なんとなく もたれ掛かって最後に彼女の声が聞こえた
「仕事も男としての魅力もあなたの方が上、愛してるのはあなた
彼は2番目よ、お願い愛してるといって」
彼女が切なそうに言っているのが聞こえた
俺は気づかれないように出ていった、
ふと喪服のことを思い出し実家に帰り喪服をきて通夜にでた、
故人を偲んで泣いている人もいた
俺は全然面識がない人の通夜で、一人さめざめ泣いていた。
俺は彼女との結婚を取りやめなかった、
2番目の意地を見せてやりたかった。
ほとんど家にも帰らず、取り付かれたように仕事をした。
彼女からの電話には常に出ていた「心配ない」「もう少しだ」と自分でも驚くほど冷静に彼女に対応していた。

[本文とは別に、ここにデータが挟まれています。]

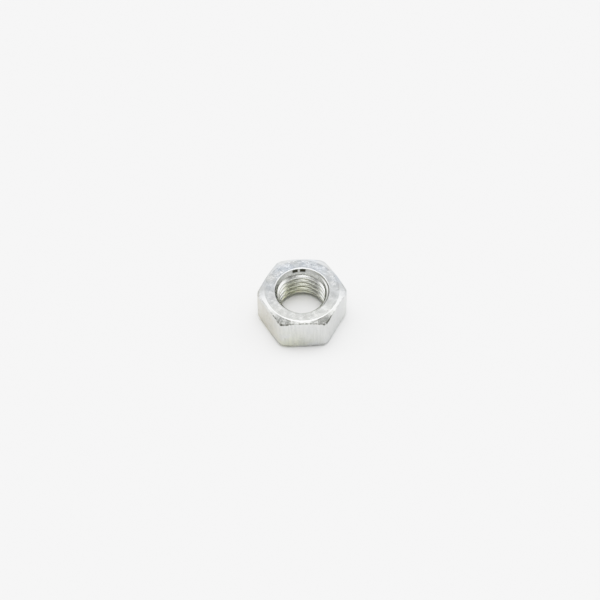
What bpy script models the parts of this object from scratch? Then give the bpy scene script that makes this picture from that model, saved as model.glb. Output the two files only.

無事プロジェクトは成功し 最後の頑張りが認められ 俺は新工場の そこそこ重要なポストにつくようになった。
その年 彼女と無事結婚した
新婚旅行にも行かず仕事に打ち込んだ。
彼女は寂しそうに「あなたの為だもの、私は我慢するわ。落ち着いたら旅行しましょうね」と明るく振舞っていた。